Extract exactly the run of lines starting at the line that holds "zip(*points))), Vector(map(max, zip(*points)))" and ending at the line that holds "bpy.context.view_layer.update()", both included.
────────
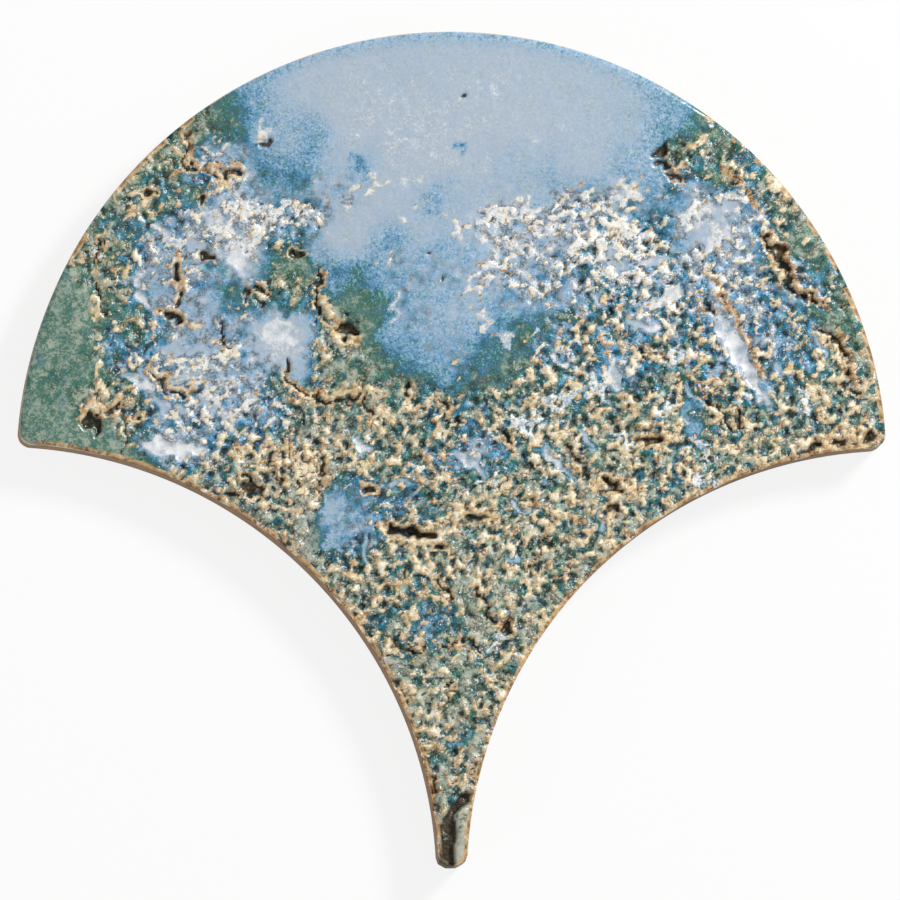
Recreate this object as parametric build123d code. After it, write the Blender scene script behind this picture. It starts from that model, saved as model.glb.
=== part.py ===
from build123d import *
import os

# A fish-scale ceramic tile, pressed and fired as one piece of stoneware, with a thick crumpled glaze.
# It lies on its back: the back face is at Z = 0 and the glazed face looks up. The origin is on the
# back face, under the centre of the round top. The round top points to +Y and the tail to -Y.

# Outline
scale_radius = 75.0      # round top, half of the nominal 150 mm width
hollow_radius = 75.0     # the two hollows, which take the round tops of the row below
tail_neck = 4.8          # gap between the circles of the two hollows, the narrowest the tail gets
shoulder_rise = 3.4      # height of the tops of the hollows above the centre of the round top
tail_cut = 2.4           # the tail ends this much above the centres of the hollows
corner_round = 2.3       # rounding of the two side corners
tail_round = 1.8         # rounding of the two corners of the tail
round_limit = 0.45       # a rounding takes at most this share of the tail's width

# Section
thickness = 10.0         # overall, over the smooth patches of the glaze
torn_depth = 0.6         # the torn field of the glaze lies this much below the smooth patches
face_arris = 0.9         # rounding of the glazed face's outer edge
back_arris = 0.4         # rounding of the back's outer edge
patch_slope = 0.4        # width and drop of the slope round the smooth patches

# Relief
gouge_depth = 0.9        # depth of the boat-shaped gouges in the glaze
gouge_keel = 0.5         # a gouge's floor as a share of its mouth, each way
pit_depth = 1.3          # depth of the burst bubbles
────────
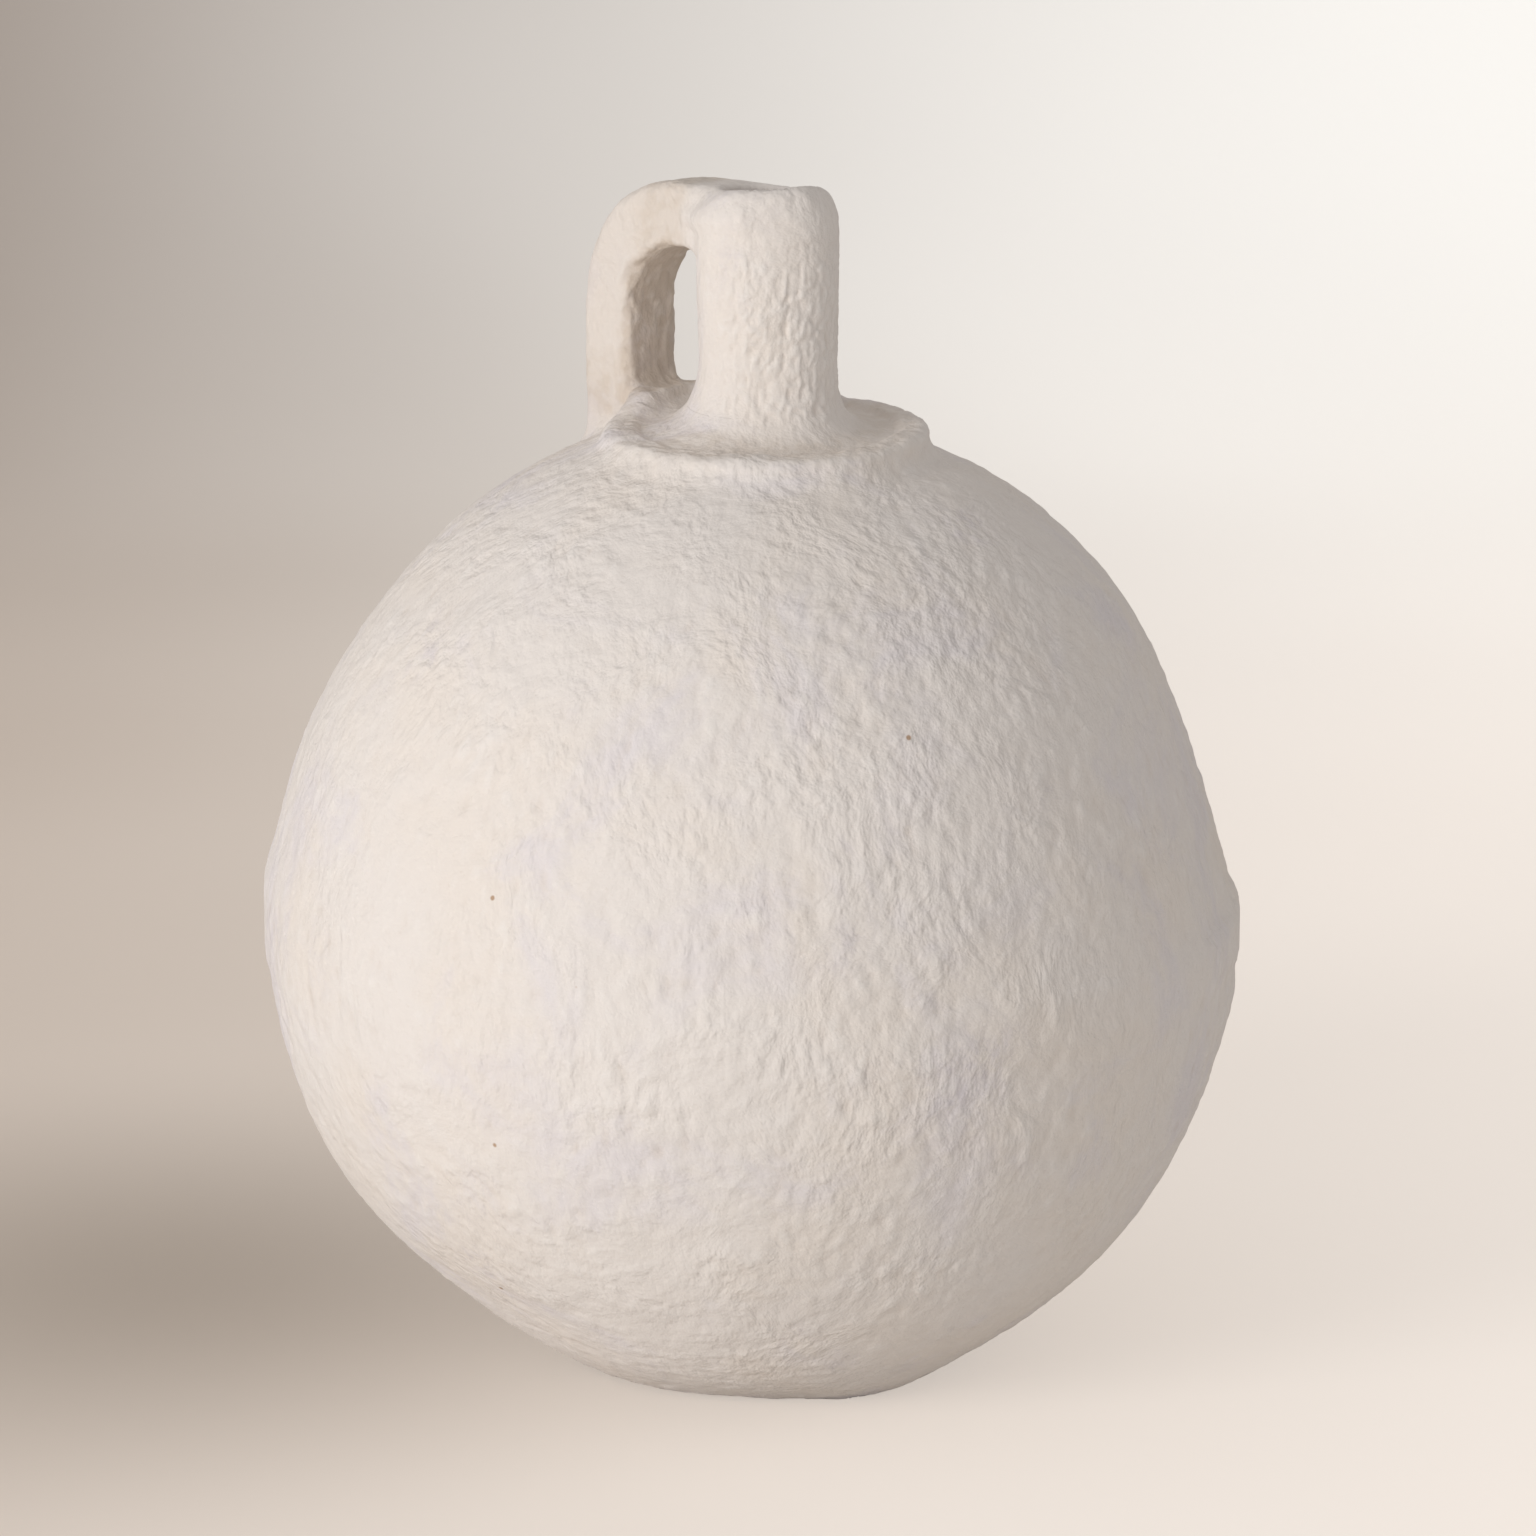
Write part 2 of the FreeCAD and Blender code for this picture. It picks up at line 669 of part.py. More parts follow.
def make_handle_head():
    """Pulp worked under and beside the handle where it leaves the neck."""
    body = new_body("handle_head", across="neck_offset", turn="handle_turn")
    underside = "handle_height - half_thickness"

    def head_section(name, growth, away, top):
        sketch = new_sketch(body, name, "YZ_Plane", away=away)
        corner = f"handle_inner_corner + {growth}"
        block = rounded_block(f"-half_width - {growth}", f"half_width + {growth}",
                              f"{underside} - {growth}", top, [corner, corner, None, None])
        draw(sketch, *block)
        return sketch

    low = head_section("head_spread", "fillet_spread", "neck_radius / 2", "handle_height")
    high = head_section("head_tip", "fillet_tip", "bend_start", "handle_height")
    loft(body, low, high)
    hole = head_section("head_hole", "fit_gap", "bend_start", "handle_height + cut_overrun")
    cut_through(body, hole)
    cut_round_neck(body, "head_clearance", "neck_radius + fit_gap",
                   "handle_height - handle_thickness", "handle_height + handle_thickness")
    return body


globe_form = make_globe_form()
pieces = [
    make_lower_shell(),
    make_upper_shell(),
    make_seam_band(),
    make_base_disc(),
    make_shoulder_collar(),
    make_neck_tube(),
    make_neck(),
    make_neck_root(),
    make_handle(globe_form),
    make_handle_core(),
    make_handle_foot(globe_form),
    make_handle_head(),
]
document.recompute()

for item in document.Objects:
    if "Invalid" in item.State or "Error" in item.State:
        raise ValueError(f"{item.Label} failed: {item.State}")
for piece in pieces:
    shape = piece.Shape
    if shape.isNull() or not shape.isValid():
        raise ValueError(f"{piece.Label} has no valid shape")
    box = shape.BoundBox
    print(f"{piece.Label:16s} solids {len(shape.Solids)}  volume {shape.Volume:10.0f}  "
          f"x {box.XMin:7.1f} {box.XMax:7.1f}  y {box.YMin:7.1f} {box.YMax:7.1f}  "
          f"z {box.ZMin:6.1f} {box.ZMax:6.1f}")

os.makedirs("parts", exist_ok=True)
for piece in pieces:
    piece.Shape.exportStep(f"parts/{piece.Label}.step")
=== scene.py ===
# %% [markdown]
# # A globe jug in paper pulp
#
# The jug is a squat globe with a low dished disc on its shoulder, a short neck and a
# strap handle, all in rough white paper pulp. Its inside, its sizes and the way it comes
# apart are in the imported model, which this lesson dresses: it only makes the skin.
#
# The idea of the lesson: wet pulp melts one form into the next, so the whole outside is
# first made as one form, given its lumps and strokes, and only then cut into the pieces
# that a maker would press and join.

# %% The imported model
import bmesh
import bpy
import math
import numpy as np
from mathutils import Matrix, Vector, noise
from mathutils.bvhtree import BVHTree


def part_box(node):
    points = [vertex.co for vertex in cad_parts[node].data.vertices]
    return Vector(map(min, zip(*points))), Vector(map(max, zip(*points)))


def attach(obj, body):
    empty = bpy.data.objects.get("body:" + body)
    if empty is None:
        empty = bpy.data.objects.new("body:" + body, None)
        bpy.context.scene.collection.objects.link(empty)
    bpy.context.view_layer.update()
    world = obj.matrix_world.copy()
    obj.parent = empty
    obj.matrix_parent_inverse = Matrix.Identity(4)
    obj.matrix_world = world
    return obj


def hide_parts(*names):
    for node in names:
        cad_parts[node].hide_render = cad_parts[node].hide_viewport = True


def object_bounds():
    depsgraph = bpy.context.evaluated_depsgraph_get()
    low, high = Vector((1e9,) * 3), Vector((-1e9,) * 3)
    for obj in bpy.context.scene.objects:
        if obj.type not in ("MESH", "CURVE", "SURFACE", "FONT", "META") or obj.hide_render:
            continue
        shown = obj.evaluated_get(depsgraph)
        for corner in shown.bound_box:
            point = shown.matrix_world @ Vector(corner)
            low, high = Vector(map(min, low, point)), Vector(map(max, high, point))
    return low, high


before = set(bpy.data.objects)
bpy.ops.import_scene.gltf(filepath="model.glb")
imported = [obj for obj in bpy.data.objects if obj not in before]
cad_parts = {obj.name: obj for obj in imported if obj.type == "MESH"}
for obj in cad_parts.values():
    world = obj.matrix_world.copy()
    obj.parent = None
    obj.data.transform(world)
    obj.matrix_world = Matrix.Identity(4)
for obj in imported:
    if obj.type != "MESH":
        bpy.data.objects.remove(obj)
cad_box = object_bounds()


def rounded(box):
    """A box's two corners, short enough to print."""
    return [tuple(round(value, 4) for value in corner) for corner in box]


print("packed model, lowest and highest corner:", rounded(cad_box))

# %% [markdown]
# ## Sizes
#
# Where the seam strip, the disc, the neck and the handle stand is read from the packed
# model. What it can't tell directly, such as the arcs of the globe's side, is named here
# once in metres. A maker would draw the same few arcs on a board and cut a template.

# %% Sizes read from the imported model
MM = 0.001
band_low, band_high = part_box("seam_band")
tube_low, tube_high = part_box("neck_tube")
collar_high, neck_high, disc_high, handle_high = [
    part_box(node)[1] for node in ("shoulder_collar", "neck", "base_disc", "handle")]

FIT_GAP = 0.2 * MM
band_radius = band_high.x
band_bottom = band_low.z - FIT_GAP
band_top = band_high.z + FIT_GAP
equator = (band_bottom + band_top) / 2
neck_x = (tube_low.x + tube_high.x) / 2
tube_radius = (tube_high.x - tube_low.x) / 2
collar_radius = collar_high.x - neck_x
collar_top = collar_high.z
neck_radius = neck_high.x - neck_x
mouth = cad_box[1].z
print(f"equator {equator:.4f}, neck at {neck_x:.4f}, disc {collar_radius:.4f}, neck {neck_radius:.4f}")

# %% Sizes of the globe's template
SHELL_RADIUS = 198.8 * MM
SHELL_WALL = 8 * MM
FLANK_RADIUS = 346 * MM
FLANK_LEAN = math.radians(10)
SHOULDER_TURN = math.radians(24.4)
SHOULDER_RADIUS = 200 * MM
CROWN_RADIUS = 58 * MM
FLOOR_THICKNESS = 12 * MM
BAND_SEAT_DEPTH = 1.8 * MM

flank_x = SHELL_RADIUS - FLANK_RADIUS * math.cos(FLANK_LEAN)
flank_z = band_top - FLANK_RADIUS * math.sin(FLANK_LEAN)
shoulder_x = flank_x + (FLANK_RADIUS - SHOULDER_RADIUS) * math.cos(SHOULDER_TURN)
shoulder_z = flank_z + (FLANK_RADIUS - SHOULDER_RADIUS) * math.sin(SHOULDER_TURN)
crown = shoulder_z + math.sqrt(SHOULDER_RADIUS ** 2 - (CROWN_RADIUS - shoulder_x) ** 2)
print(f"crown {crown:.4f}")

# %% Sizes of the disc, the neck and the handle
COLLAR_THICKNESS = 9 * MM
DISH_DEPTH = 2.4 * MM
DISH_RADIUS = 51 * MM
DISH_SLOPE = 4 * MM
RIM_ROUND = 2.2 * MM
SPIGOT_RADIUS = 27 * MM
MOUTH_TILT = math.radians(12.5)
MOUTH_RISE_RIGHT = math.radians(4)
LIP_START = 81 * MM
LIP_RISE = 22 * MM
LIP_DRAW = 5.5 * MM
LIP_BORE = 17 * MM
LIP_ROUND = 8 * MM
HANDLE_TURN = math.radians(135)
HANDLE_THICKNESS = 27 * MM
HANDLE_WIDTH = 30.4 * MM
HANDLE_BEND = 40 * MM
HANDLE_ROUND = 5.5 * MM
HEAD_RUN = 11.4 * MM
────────
**Answer for the task**
    return Vector(map(min, zip(*points))), Vector(map(max, zip(*points)))


def attach(obj, body):
    empty = bpy.data.objects.get("body:" + body)
    if empty is None:
        empty = bpy.data.objects.new("body:" + body, None)
        bpy.context.scene.collection.objects.link(empty)
    bpy.context.view_layer.update()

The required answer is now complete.